Wenn ich jetzt davor warne, vorschnell mit einen dritten Weg zu sympathisieren, dann auch deswegen, weil ich viele Manager und Unternehmer kenne, die zwar keine medienwirksamen Schlagzeilen machen, die aber in ihren Einflussbereichen genau die Verantwortung zeigen, die man erst recht von hochbezahlten Managern hätte erwarten müssen.

Diese Personen, die ich im Kopf habe, zeichnen sich durch eine hohe Verantwortungsethik gegenüber Kunden, Lieferanten und Mitarbeitern aus. Verantwortung heißt nicht, dass sie nicht leistungsfähig sind oder sich nicht dem Wettbewerb stellen. Verantwortung bedeutet aber, nicht einfach den persönlichen Nutzen ohne Rücksicht auf Dritte zu maximieren. Viele dieser Personen wirken in mittelständischen Unternehmen oder in Großunternehmen. In Konzernen stehen sie aber aber häufig in der 2. Reihe, weil sie gerade nicht in alphatiermanier ihre Konkurrenten um Toppositionen weggeräumt haben. Ihnen wird man nicht gerecht, wenn man nun ein System in Frage stellt, das uns in den letzten Jahrzehnten enormen Wohlstand und viele Vorteile gebracht hat.
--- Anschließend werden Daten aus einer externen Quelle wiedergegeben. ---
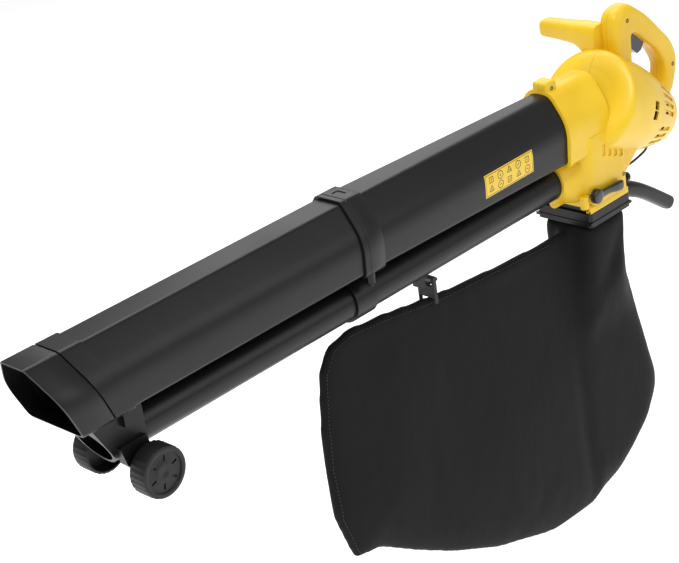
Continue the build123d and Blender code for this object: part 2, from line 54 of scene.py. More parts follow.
def makeCamera():
    data = bpy.data.cameras.new("camera")
    data.lens = camera["lens"]
    data.sensor_width = 36
    data.clip_end = 30
    cam = bpy.data.objects.new("camera", data)
    # pitched up from straight down, rolled about its own line of sight, then turned about the vertical
    tilt, around, roll = (math.radians(v) for v in (90 - camera["above"], camera["around"], camera["roll"]))
    turn = Matrix.Rotation(around, 4, "Z") @ Matrix.Rotation(tilt, 4, "X") @ Matrix.Rotation(roll, 4, "Z")
    turn.translation = camera["place"]
    cam.matrix_world = turn
    bpy.context.scene.collection.objects.link(cam)
    bpy.context.scene.camera = cam


def areaLight(name, place, aim, size, power, colour=(1, 1, 1)):
    data = bpy.data.lights.new(name, "AREA")
    data.size = size
    data.energy = power
    data.color = colour
    lamp = bpy.data.objects.new(name, data)
    lamp.location = place
    lamp.rotation_euler = (Vector(aim) - Vector(place)).to_track_quat("-Z", "Y").to_euler()
    bpy.context.scene.collection.objects.link(lamp)


def makeStudio():
    middle = (0, -0.5, -0.2)
    areaLight("keyLamp", (0.6, -1.9, 2.6), middle, 1.5, 52)
    areaLight("topLamp", (-0.9, 0.2, 2.5), middle, 1.8, 34)
    areaLight("sideLamp", (2.4, 0.6, 1.0), middle, 1.4, 10)
    areaLight("rearLamp", (-1.8, 1.6, 1.4), middle, 1.8, 14)
    world = bpy.data.worlds.new("paleRoom")
    bpy.context.scene.world = world
    world.use_nodes = True
    world.node_tree.nodes["Background"].inputs["Color"].default_value = (1, 1, 1, 1)
    world.node_tree.nodes["Background"].inputs["Strength"].default_value = 0.42
    bpy.context.scene.view_settings.view_transform = "Standard"
    mesh = bpy.data.meshes.new("floor")
    low = -0.72
    mesh.from_pydata([(-9, -9, low), (9, -9, low), (9, 9, low), (-9, 9, low)], [], [(0, 1, 2, 3)])
    floor = bpy.data.objects.new("floor", mesh)
    bpy.context.scene.collection.objects.link(floor)
    mat = bpy.data.materials.new("paleFloor")
    mat.use_nodes = True
    shader = mat.node_tree.nodes["Principled BSDF"]
    shader.inputs["Base Color"].default_value = (0.93, 0.93, 0.93, 1)
    shader.inputs["Roughness"].default_value = 0.9
    shader.inputs["Emission Color"].default_value = (1, 1, 1, 1)
    shader.inputs["Emission Strength"].default_value = 0.42
    mesh.materials.append(mat)


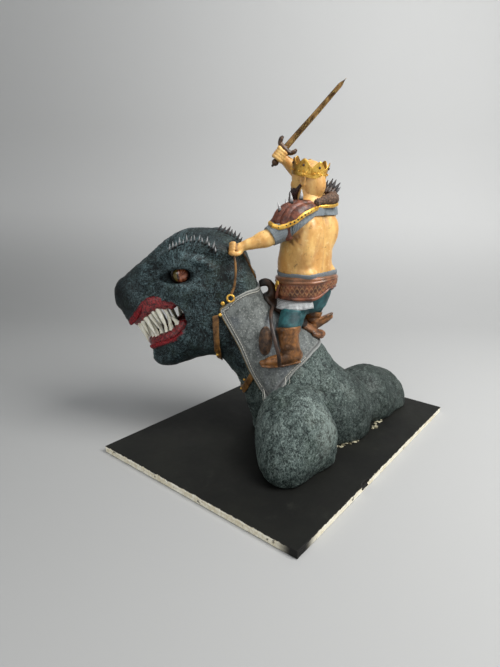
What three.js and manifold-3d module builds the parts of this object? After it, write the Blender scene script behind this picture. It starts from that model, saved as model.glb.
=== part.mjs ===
// Sand dragon with an armed rider on a painted base board, in millimetres, +Z up.
// The origin is the middle of the board's underside, with +X along the board's long side.
import * as THREE from 'three';
import { mergeVertices } from 'three/addons/utils/BufferGeometryUtils.js';
import Module from 'manifold-3d';

const wasm = await Module();
wasm.setup();

// ---- driving dimensions ----
const boardLong = 420;
const boardShort = 297;
const boardThick = 9;
const gap = 0.3; // clearance where two separate pieces touch
const dragonTurn = THREE.MathUtils.degToRad(128); // the way the head points, from +X
const bodyTurn = Math.PI - dragonTurn; // the body lies along the board's long side
const clothThick = 3;
const gumRadius = 6.5;
const toothRadius = 4.6;
const eyeRadius = 14;
const riderTurn = THREE.MathUtils.degToRad(-42); // the rider's front, from the dragon's
const riderSeat = [-10, 0]; // the rider's middle on the dragon's back
const leatherThick = 2.6;
const bladeWidth = 9;

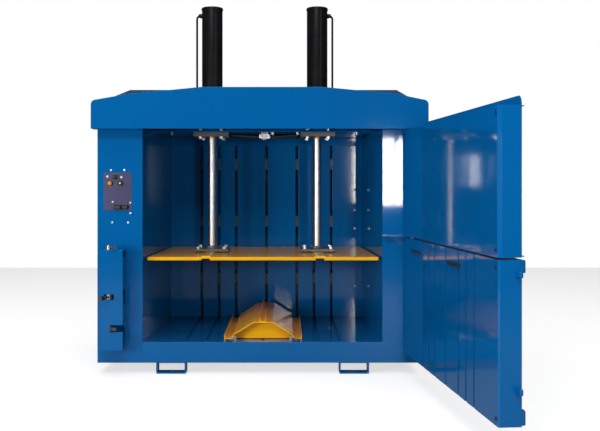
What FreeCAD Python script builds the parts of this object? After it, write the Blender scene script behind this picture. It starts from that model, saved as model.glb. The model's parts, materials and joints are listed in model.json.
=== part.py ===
import FreeCAD, Part
import math
import os

# A down-stroke recycling baler: a press platen on two hydraulic cylinders inside a steel chamber,
# an upper feed door and a lower bale door on one hinge line, and a tilting bale ejector.
# X = 0 is the chamber's centre line, Y = 0 the middle of the body's depth, Z = 0 the floor.
# The doors are stored open. All sizes are in millimetres.

V = FreeCAD.Vector

# Overall body
OPENING_HALF = 600.0        # half the chamber's width at the doors
LEFT_WIDTH, RIGHT_WIDTH = 226.0, 186.0
BODY_LEFT, BODY_RIGHT = -OPENING_HALF - LEFT_WIDTH, OPENING_HALF + RIGHT_WIDTH
BODY_DEPTH = 950.0
FRONT, REAR = -BODY_DEPTH / 2, BODY_DEPTH / 2
UNDERSIDE = 56.0            # the base stands this high on its fork loops
FLOOR_TOP = 160.0
SILL_WALL, SILL_DEPTH = 5.0, 60.0
SHEET = 4.0
SECTION_WALL = 5.0
BEAM_BOTTOM = 1230.0        # underside of the two cross beams that carry the cylinders

# Press chamber: its side walls draw in towards the back
REAR_SPACE = 65.0           # from the back wall's face to the rear of the body
CHAMBER_DEPTH = BODY_DEPTH - REAR_SPACE
CHAMBER_TAPER = 31.5
CHAMBER_BACK_HALF = OPENING_HALF - CHAMBER_TAPER
WALL = 5.0
CHAMBER_BACK = FRONT + CHAMBER_DEPTH
LEFT_SEAM = -OPENING_HALF - 2.0
RIGHT_JAMB = OPENING_HALF
POST_GAP, POST_WIDTH, TIE_HEIGHT = 1.0, 90.0, 80.0
REAR_RETURN = 60.0

# Strap slots, shared by the back wall, the chamber floor and the lower door
STRAP_LINES = (-386.0, -283.0, -181.0, 0.0, 181.0, 283.0, 386.0)
STRAP_SLOT = 16.0
SLOT_TOP = BEAM_BOTTOM - 49.0
SLAT = 6.0
GROOVE_DEPTH = 10.0
FLOOR_PLATE = 16.0
REAR_MEMBER, BEARER_HALF = 70.0, 30.0
RIB_HEIGHTS, RIB_SIZE = (360.0, 700.0, 1040.0), (40.0, 60.0)

# Fork loops under the base
LOOP_X = 458.0
LOOP_WIDTH, LOOP_DEPTH, LOOP_STRAP = 150.0, 60.0, 8.0
LOOP_Y = BODY_DEPTH / 2 - LOOP_DEPTH / 2 - 4.0
ANCHOR_RADIUS = 7.0

# Cylinders and the beams that carry them
FIT = 0.06                  # radial clearance of running fits
ROD_RADIUS = 23.0
CYL_X, CYL_Y = 288.0, -25.0
TUBE_WALL = 8.5
TUBE_RADIUS = 56.5
TUBE_BORE = TUBE_RADIUS - TUBE_WALL
FLANGE_MARGIN, FLANGE_THICK = 36.5, 22.0
FLANGE_HALF = TUBE_RADIUS + FLANGE_MARGIN
BEAM_HEIGHT, BEAM_FLANGE, BEAM_WEB = 120.0, 46.0, 8.0
BEAM_GAP = TUBE_RADIUS + 5.5    # half the gap between the beams' webs
BOLT_RADIUS = 7.0
NUT_FLATS, NUT_HEIGHT = 22.0, 12.0
FLANGE_BOLT_X, FLANGE_BOLT_Y = 56.0, BEAM_GAP + BEAM_WEB + NUT_FLATS / math.sqrt(3) + 1.3
FLANGE_DEPTH_HALF = FLANGE_BOLT_Y + 21.0
GLAND_HEIGHT, GLAND_DROP, GLAND_RIM = 60.0, 8.0, 12.0
PISTON_HEIGHT = 40.0

# Press
PRESS_UP, PRESS_DOWN = 555.0, 18.0
PLATEN_TOP, PLATEN_THICK = 580.0, 18.0
PLATEN_SIDE_GAP = 10.5
PLATEN_FRONT_GAP, PLATEN_BACK_GAP = 65.0, 14.0
CHANNEL_X = 290.0
CHANNEL_WIDTH, CHANNEL_HEIGHT, CHANNEL_WALL = 46.0, 9.0, 6.0
FOOT_HALF, FOOT_THICK, FOOT_BOSS = 92.0, 14.0, 12.0
FOOT_RECESS = 4.0           # the rod stops this far above the foot's underside

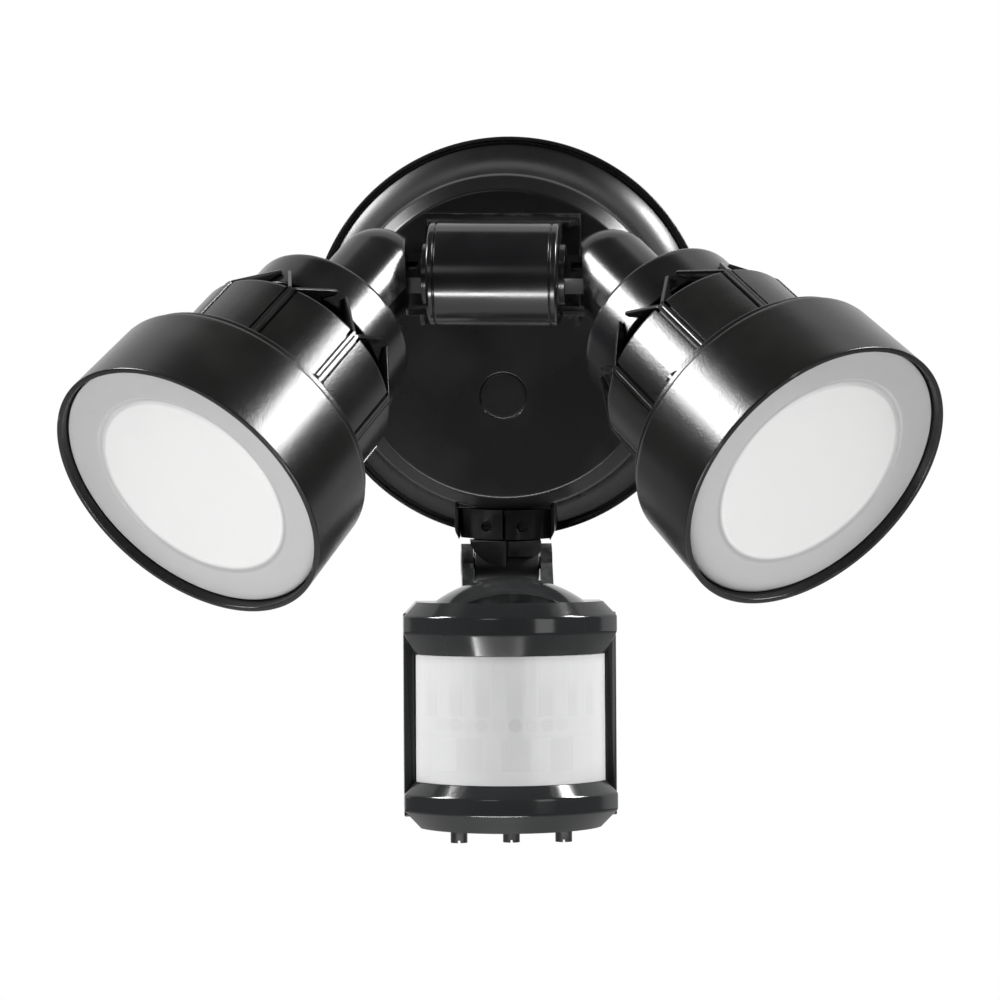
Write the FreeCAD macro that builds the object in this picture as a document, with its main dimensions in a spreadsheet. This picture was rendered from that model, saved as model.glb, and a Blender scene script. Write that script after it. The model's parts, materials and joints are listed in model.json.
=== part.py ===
import FreeCAD, Part
import math
import os
import re
import Sketcher

# Wall light with two swivelling lamp heads and a motion sensor.
# Frame: the wall is the plane Y = 0, the front faces -Y, +Z is up, the origin is the centre
# of the gasket's back face. Lengths are millimetres, angles are degrees.

Vector = FreeCAD.Vector

DIMENSIONS = [
    # canopy, which covers a round junction box
    ("canopy_radius", 63.5, "outer radius of the round wall canopy"),
    ("canopy_depth", 27.5, "wall to the canopy's flat front disc"),
    ("canopy_wall", 2.2, "thickness of the canopy shell"),
    ("disc_radius", 48, "radius of the flat front disc"),
    ("band_radius", 52, "outer radius of the chamfer around the disc"),
    ("band_height", 4, "depth of that chamfer"),
    ("flare_radius", 22, "radius of the concave flange"),
    ("gasket_thickness", 2, "foam gasket between wall and canopy"),
    ("plug_radius", 7.25, "round plug over the mounting bolt"),
    ("plug_drop", 16, "plug centre below the canopy centre"),
    ("bolt_shank", 2.1, "radius of the mounting bolt"),
    ("box_spacing", 88.9, "distance of the junction box screws"),
    ("box_hole", 2.3, "radius of the crossbar's screw holes"),
    ("bar_half_width", 9, "half of the crossbar's width"),
    ("bar_thickness", 1.6, "thickness of the crossbar"),
    ("board_height", 8, "wall to the driver board"),
    ("board_thickness", 1.6, "thickness of the circuit boards"),
    ("post_side", 28, "driver board's posts beside the middle"),
    ("post_up", 30, "driver board's posts above the canopy centre"),
    ("connector_radius", 6, "radius of a wire connector's open end"),
    ("connector_length", 20, "length of a wire connector"),
    ("connector_drop", 8, "wire connectors below the canopy centre"),
    ("connector_out", 11, "wall to the middle of the wire connectors"),
    ("earth_side", 4, "earth screw beside the middle"),
    ("earth_up", 22, "earth screw above the canopy centre"),
    # lamp block with the barrel, which carries both lamps
    ("axis_out", 60, "wall to the lamps' tilt axis"),
    ("axis_up", 24, "height of the tilt axis above the canopy centre"),
    ("barrel_radius", 15.3, "outer radius of the barrel cover"),
    ("barrel_half", 19.3, "half of the barrel's length"),
    ("barrel_wall", 1.8, "thickness of the barrel cover"),
    ("core_half", 18.2, "half of the core's length under the cover"),
    ("core_wall", 3.8, "thickness of the core's bearing walls"),
    ("leg_back", 14, "length of the cover's legs behind the tilt axis"),
    ("base_half", 24, "half of the block's width on the canopy"),
    ("base_plate", 4, "thickness of the block's foot"),
    ("shelf_half", 28, "half of the lower shelf's width"),
    ("shelf_out", 49, "wall to the front edge of the lower shelf"),
    ("screw_side", 20.5, "block screws beside the middle"),
    ("screw_low", 8.5, "lower block screws below the tilt axis"),
    ("screw_high", 12, "upper block screws above the tilt axis"),
    # lamp head, measured along its own axis from the elbow's ball centre
    ("ball_offset", 35, "ball centre to the middle of the barrel"),
    ("elbow_radius", 13.5, "radius of the elbow and its domed end"),
    ("flat_distance", 8.7, "ball centre to the elbow's inner flat"),
    ("flat_angle", 29.5, "splay at which that flat faces the barrel squarely"),
    ("collar_rear", 27, "start of the collar"),
    ("collar_front", 42, "end of the collar"),
    ("collar_radius", 26.3, "outer radius of the collar"),
    ("neck_radius", 22.8, "radius of the housing's neck inside the ribs"),
    ("sleeve_rear", 48.5, "start of the ribbed sleeve"),
    ("sleeve_radius", 32.4, "outer radius of the sleeve"),
    ("rib_width", 2.8, "width of a cooling rib"),
    ("rib_height", 0.3, "rib above the sleeve"),
    ("fin_half", 0.5, "half thickness of the two fins in which a rib ends"),
    ("fin_spread", 31.5, "angle of a fin to its rib"),
    ("fin_length", 13.4, "length of a fin from the sleeve's edge"),
    ("rib_count", 9, "cooling ribs around the sleeve"),
    ("rib_start", 94, "angle of the first rib"),
    ("drum_rear", 79, "start of the drum"),
    ("drum_rear_radius", 42.1, "drum radius at its rear edge"),
    ("rim_reach", 106.5, "ball centre to the drum's rim"),
    ("rim_radius", 43, "drum radius at its rim"),
    ("lip_width", 1.6, "wall of the drum at its rim"),
    ("boss_circle", 36.8, "radius of the circle of housing screws"),
    ("collar_screw_circle", 17.5, "radius of the circle of elbow screws"),
    ("diffuser_recess", 2.8, "rim to the face of the diffuser"),
    ("diffuser_radius", 40.9, "radius of the opal diffuser"),
    ("window_radius", 30.2, "radius of its bright middle"),
    # tilt hub between block and elbow
    ("hub_shaft", 6, "radius of the hub's shaft"),
    ("running_gap", 0.05, "radial clearance of the shafts and pins"),
    ("hub_flange", 9, "radius of the hub's flange"),
    ("tongue_half", 3, "half thickness of the hub's tongue"),
    ("tongue_reach", 5.5, "radius of the tongue's end about the pin"),
    ("pin_radius", 2.5, "radius of the pivot pin"),
    ("pin_half", 8, "half length of the pivot pin"),
    # pose of the lamps in use
    ("tilt_rest", 35.4, "lamps below the horizontal"),
    ("splay_left", 24.8, "left lamp outwards"),
    ("splay_right", 34.3, "right lamp outwards"),
    ("splay_least", 6, "smallest splay that the elbow's slot allows"),
    ("splay_most", 62, "largest splay that the elbow's slot allows"),
    # swivel of the sensor at the canopy's lower edge
    ("swivel_out", 15, "wall to the swivel axis"),
    ("swivel_drop", 62, "lower face of the collar below the canopy centre"),
    ("socket_half", 15.7, "half width of the socket on the canopy"),
    ("clamp_half", 14, "half width of the two clamp halves"),
    ("clamp_top", 52.4, "top of the clamp below the canopy centre"),
    ("clamp_front", 23.5, "wall to the clamp's curved front"),
    ("clamp_screw_side", 5.6, "clamp screws beside the middle"),
    ("clamp_screw_up", 4.3, "clamp screws above the clamp's lower face"),
    ("clamp_screw_deep", 4, "seat of the clamp screws behind the curved front"),
    ("post_radius", 4, "radius of the swivel post"),
    ("post_head", 6.4, "radius of the post's retaining head"),
    ("knuckle_half", 10.2, "half width of the knuckle"),
    ("tilt_drop", 8.5, "tilt axis below the clamp"),
    ("tilt_bolt_radius", 2, "radius of the tilt bolt"),
    ("swivel_rest", 7.1, "sensor turned towards +X"),
    ("sensor_tilt_rest", 8.3, "sensor face turned up"),
    # sensor housing, measured from its tilt axis
    ("sensor_half", 33, "half width of the sensor"),
    ("sensor_top", 11.6, "housing top below the tilt axis"),
    ("sensor_bottom", 81.5, "housing bottom below the tilt axis"),
    ("sensor_back", 4, "tilt axis to the back of the housing"),
    ("sensor_split", 17, "tilt axis to the joint of the two shells"),
    ("sensor_side", 26, "tilt axis to the end of the straight sides"),
    ("sensor_bulge", 20, "rise of the curved front"),
    ("sensor_wall", 2.2, "thickness of the sensor's shells"),
    ("brow_chamfer", 4.4, "height of the chamfer above the upper band"),
    ("brow_inset", 4.1, "depth of that chamfer"),
    ("brow_bevel", 6.6, "height of the upper bevel towards the window"),
    ("foot_chamfer", 5.6, "height of the chamfer below the lower band"),
    ("foot_inset", 5.1, "depth of that chamfer"),
    ("foot_bevel", 3.8, "height of the lower bevel towards the window"),
    ("band_face", 5, "height of the bands' faces"),
    ("waist_inset", 3.5, "window below the bands' faces"),
    ("arm_gap", 10.6, "inner face of a fork arm from the middle"),
    ("arm_outer", 14.3, "outer face of a fork arm from the middle"),
    ("arm_radius", 6.2, "radius of a fork arm's end"),
    ("bolt_seat", 1.9, "seats of the tilt bolt's head and nut below the arms' faces"),
    ("dome_radius", 23.3, "radius of the cap on the sensor"),
    ("dome_height", 7.6, "height of that cap"),
    ("dome_middle", 21.5, "tilt axis to the middle of that cap"),
    ("dome_trim", 18.5, "middle of that cap to its trimmed front"),
    ("shell_screw_side", 22, "shell screws beside the middle"),
    ("knob_radius", 2.6, "radius of an adjuster"),
    ("knob_pitch", 16.2, "distance of the adjusters"),
    ("knob_depth", 23.5, "tilt axis to the adjusters"),
    ("knob_proud", 4.4, "adjuster below the housing"),
]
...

Wenn wir in dieser Woche die Bilder von den Protesten in London und anderen Städten sehen und wohl leider auch Bilder der Gewalt, dann sollten wir daran denken, wer dafür die Mitverantwortung trägt: Eine Funktionselite, die ihre Verantwortung vergessen hat und sich in selbstgerechter Weise ein nicht-delinquentes Selbstbild konserviert hat, das weit von den Idealen einer marktwirtschaftlichen Ordnung entfernt ist.